Parts and joints as JSON:
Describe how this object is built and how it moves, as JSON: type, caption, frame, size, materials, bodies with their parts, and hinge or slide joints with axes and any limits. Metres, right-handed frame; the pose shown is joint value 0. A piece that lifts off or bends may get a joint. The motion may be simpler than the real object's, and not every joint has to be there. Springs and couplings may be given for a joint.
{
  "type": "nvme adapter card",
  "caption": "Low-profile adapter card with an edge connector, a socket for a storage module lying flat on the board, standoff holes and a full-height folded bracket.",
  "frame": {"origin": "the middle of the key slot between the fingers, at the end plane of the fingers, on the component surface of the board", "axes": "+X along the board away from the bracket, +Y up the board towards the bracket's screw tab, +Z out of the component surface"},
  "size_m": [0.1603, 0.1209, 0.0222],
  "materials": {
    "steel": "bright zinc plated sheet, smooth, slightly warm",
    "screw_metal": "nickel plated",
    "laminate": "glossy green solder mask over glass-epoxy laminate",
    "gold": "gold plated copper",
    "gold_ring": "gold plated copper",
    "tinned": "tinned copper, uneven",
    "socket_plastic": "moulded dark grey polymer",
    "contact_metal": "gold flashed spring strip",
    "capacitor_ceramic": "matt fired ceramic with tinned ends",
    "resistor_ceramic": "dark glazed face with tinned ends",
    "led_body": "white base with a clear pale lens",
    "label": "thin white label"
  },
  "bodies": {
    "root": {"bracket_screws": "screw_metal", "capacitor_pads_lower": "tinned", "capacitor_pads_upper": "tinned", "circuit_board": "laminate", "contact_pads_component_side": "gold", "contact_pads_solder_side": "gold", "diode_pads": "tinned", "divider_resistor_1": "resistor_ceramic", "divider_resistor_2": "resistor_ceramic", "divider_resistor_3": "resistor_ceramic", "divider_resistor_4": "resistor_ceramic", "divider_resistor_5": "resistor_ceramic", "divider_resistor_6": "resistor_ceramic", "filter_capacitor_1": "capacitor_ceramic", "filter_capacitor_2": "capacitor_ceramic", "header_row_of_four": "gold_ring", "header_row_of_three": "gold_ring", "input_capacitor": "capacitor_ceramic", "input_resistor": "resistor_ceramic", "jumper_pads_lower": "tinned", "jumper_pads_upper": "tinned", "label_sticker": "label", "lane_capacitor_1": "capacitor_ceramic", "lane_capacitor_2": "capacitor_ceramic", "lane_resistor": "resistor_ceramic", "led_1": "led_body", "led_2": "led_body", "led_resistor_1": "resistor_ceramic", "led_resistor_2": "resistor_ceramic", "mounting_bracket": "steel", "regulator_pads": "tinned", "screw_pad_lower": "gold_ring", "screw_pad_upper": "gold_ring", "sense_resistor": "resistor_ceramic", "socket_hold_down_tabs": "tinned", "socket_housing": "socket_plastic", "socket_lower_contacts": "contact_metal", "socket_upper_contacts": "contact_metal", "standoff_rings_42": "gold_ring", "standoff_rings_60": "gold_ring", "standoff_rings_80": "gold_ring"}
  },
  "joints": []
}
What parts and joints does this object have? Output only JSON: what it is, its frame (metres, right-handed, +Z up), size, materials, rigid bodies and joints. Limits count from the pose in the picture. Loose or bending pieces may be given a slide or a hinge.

EXERCISE GOAL
Take the listing above and write it out again exactly.

SOLUTION TO THE PROBLEM
Describe how this object is built and how it moves, as JSON: type, caption, frame, size, materials, bodies with their parts, and hinge or slide joints with axes and any limits. Metres, right-handed frame; the pose shown is joint value 0. A piece that lifts off or bends may get a joint. The motion may be simpler than the real object's, and not every joint has to be there. Springs and couplings may be given for a joint.
{
  "type": "nvme adapter card",
  "caption": "Low-profile adapter card with an edge connector, a socket for a storage module lying flat on the board, standoff holes and a full-height folded bracket.",
  "frame": {"origin": "the middle of the key slot between the fingers, at the end plane of the fingers, on the component surface of the board", "axes": "+X along the board away from the bracket, +Y up the board towards the bracket's screw tab, +Z out of the component surface"},
  "size_m": [0.1603, 0.1209, 0.0222],
  "materials": {
    "steel": "bright zinc plated sheet, smooth, slightly warm",
    "screw_metal": "nickel plated",
    "laminate": "glossy green solder mask over glass-epoxy laminate",
    "gold": "gold plated copper",
    "gold_ring": "gold plated copper",
    "tinned": "tinned copper, uneven",
    "socket_plastic": "moulded dark grey polymer",
    "contact_metal": "gold flashed spring strip",
    "capacitor_ceramic": "matt fired ceramic with tinned ends",
    "resistor_ceramic": "dark glazed face with tinned ends",
    "led_body": "white base with a clear pale lens",
    "label": "thin white label"
  },
  "bodies": {
    "root": {"bracket_screws": "screw_metal", "capacitor_pads_lower": "tinned", "capacitor_pads_upper": "tinned", "circuit_board": "laminate", "contact_pads_component_side": "gold", "contact_pads_solder_side": "gold", "diode_pads": "tinned", "divider_resistor_1": "resistor_ceramic", "divider_resistor_2": "resistor_ceramic", "divider_resistor_3": "resistor_ceramic", "divider_resistor_4": "resistor_ceramic", "divider_resistor_5": "resistor_ceramic", "divider_resistor_6": "resistor_ceramic", "filter_capacitor_1": "capacitor_ceramic", "filter_capacitor_2": "capacitor_ceramic", "header_row_of_four": "gold_ring", "header_row_of_three": "gold_ring", "input_capacitor": "capacitor_ceramic", "input_resistor": "resistor_ceramic", "jumper_pads_lower": "tinned", "jumper_pads_upper": "tinned", "label_sticker": "label", "lane_capacitor_1": "capacitor_ceramic", "lane_capacitor_2": "capacitor_ceramic", "lane_resistor": "resistor_ceramic", "led_1": "led_body", "led_2": "led_body", "led_resistor_1": "resistor_ceramic", "led_resistor_2": "resistor_ceramic", "mounting_bracket": "steel", "regulator_pads": "tinned", "screw_pad_lower": "gold_ring", "screw_pad_upper": "gold_ring", "sense_resistor": "resistor_ceramic", "socket_hold_down_tabs": "tinned", "socket_housing": "socket_plastic", "socket_lower_contacts": "contact_metal", "socket_upper_contacts": "contact_metal", "standoff_rings_42": "gold_ring", "standoff_rings_60": "gold_ring", "standoff_rings_80": "gold_ring"}
  },
  "joints": []
}
What parts and joints does this object have? Output only JSON: what it is, its frame (metres, right-handed, +Z up), size, materials, rigid bodies and joints. Limits count from the pose in the picture. Loose or bending pieces may be given a slide or a hinge.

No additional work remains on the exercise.